安倍政権は市場を操る大きな力の上で泳がされることになった。それが日本の国益を損ねる事にならないのか。しかし安倍総理は「これしかない」と脇目も振らずに直進する構えである。目の前の参議院選挙を乗り切るには「ほんわか」した期待感を先送りするしかなくなった。
秋にさらなる成長戦略を打ち出すと言うが、なぜ早く打ちださないのか。期待感をつなぐことでしか支持率を維持できないと思っているからである。そして参議院選挙さえ乗り切ればその後3年間は選挙をやらなくとも良くなるので、そこで念願の憲法改正に取り組もうとしている。しかしそれは薄氷の上を歩くのに似て、市場の動きにいちいち足を取られる恐れがある。
それにしても今回の民主党の選挙運動を見て唖然とした。よせばいいのに政権を失わせたA級戦犯ともいえる元代表たちが選挙応援に乗り出したのである。有権者の期待をあれほど裏切った面々の顔を有権者は忘れていない。議員辞職をして謹慎するか、最低1年は座敷牢に入っておとなしくしているかと思ったら、最も見たくない顏が堂々と街頭に出てきた。民主党マニフェストを破り、自公と手を組んだ張本人がぬけぬけと自公批判をする。これでは逆効果である。
考えてみれば前回の参議院選挙で民主党が大勝し、政権交代に王手がかかった時、国民が抱いた期待感も根拠のないものであった。

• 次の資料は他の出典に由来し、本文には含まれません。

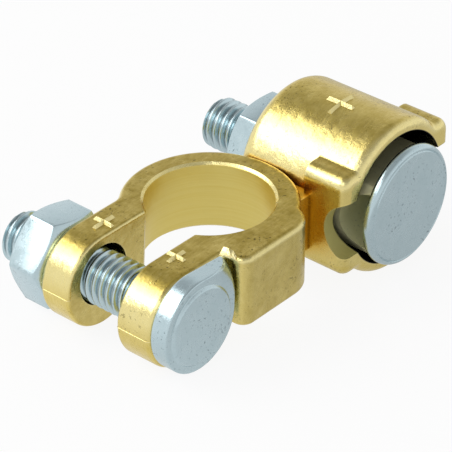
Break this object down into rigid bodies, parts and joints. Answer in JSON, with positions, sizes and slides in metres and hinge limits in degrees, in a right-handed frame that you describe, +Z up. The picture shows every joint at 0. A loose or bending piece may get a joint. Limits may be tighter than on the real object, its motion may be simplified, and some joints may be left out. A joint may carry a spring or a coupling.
{
  "type": "battery terminal clamp",
  "caption": "Cast brass clamp for a car battery post: split ring drawn up by a bolt across two ears, and a barrel whose bolted disc grips the cable.",
  "frame": {"origin": "on the axis of the post bore, at the underside of the ring", "axes": "+Z up along the post bore, +X along both bolts from their nuts to their heads, +Y from the ears to the barrel"},
  "size_m": [0.0375, 0.0597, 0.0237],
  "materials": {
    "cast_brass": "satin, as cast",
    "zinc_plated_steel": "satin zinc plating"
  },
  "bodies": {
    "body": {"clamp_body": "cast_brass"},
    "clamp_bolt": {"clamp_bolt": "zinc_plated_steel"},
    "clamp_nut": {"clamp_nut": "zinc_plated_steel"},
    "cable_bolt": {"cable_bolt": "zinc_plated_steel"},
    "cable_nut": {"cable_nut": "zinc_plated_steel"}
  },
  "joints": [
    {"name": "clamp_nut_spin", "type": "hinge", "parent": "body", "child": "clamp_nut", "pos_m": [-0.0098, -0.017, 0.0047], "axis": [1, 0, 0], "range_deg": [-1080, 0]},
    {"name": "clamp_bolt_slide", "type": "slide", "parent": "body", "child": "clamp_bolt", "axis": [1, 0, 0], "range_m": [0, 0.0038]},
    {"name": "cable_nut_spin", "type": "hinge", "parent": "body", "child": "cable_nut", "pos_m": [-0.0056, 0.0236, 0.0055], "axis": [1, 0, 0], "range_deg": [-1080, 1080]},
    {"name": "cable_bolt_slide", "type": "slide", "parent": "body", "child": "cable_bolt", "axis": [1, 0, 0], "range_m": [-0.0038, 0.0038]}
  ],
  "couplings": [
    {"joint": "clamp_bolt_slide", "follows": "clamp_nut_spin", "m_per_rad": -0.00019894},
    {"joint": "cable_bolt_slide", "follows": "cable_nut_spin", "m_per_rad": -0.00019894}
  ]
}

私は半世紀以上政権交代がなかった国で、権力中枢の内部構造を知らない民主党が簡単に政権運営できるとは思っていなかった。そのため一時的に自民党と大連立を組むことで政権移譲をスムーズにする方が賢明だと思っていた。
小沢一郎氏が福田康夫総理に持ちかけた大連立構想には、明治維新に先駆けて坂本龍馬が抱いていた大政奉還後の公武合体案に似たものを感じたが、民主党の中にそれを理解する政治家はおらず、力で政権交代を成し遂げることになった。そうなれば権力を奪われる側も黙ってはいない。前代未聞の検察捜査となって小沢氏を襲い日本の民主主義に致命的な傷跡を残すことになった。

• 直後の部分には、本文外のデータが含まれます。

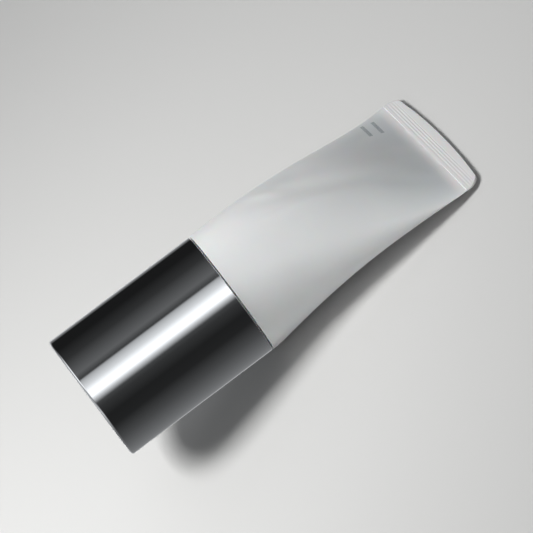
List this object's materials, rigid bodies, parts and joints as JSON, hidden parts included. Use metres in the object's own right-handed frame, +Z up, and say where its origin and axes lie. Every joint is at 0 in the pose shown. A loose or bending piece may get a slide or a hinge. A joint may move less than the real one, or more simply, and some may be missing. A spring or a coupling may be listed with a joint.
{
  "type": "shaving cream tube",
  "caption": "Soft white squeeze tube of shaving cream with a welded flat tail, lying down, and a tall bright metal-shelled screw cap as wide as the tube.",
  "frame": {"origin": "middle of the box's underside, on the surface that the tube lies on", "axes": "+X along the lying tube from cap to tail, +Y across the flat tail, +Z up from the surface"},
  "size_m": [0.1262, 0.0628, 0.0527],
  "materials": {
    "sleeve_film": "satin white polyethylene film, printed with plain grey bars",
    "shoulder_plastic": "moulded white polyethylene",
    "cream": "smooth wet white cream",
    "cap_metal": "bright polished and anodised",
    "cap_plastic": "moulded natural polypropylene",
    "wad_foam": "fine closed-cell polyethylene foam"
  },
  "bodies": {
    "tube": {"tube_sleeve": "sleeve_film", "tube_shoulder": "shoulder_plastic", "cream_fill": "cream"},
    "cap_seal": {"cap_wad": "wad_foam"},
    "cap": {"cap_shell": "cap_metal", "cap_insert": "cap_plastic"}
  },
  "joints": [
    {"name": "cap_lift", "type": "slide", "parent": "tube", "child": "cap_seal", "axis": [-0.9646, 0, 0.2636], "range_m": [0, 0.01501]},
    {"name": "cap_turn", "type": "hinge", "parent": "cap_seal", "child": "cap", "pos_m": [-0.00941, 0, 0.02035], "axis": [-0.9646, 0, 0.2636], "range_deg": [0, 900]}
  ],
  "couplings": [
    {"joint": "cap_lift", "follows": "cap_turn", "m_per_rad": 0.00095493}
  ]
}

そして案の定、国民の民主党に対する根拠なき期待感は裏切られ、次に国民はアベノミクスなる新自由主義政策への根拠なき期待感に踊らされている。そしてその間に政治は期待感をつなぐことが政治の要諦だと考えるようになり、極めて危なっかしい道を歩くようになった。
これらは政権交代が普通の事になる前の段階の現象である。国民が政治に求めるべきは根拠のない期待感ではなく、地に足を付けた現実の変更である。それを考える時に来ている。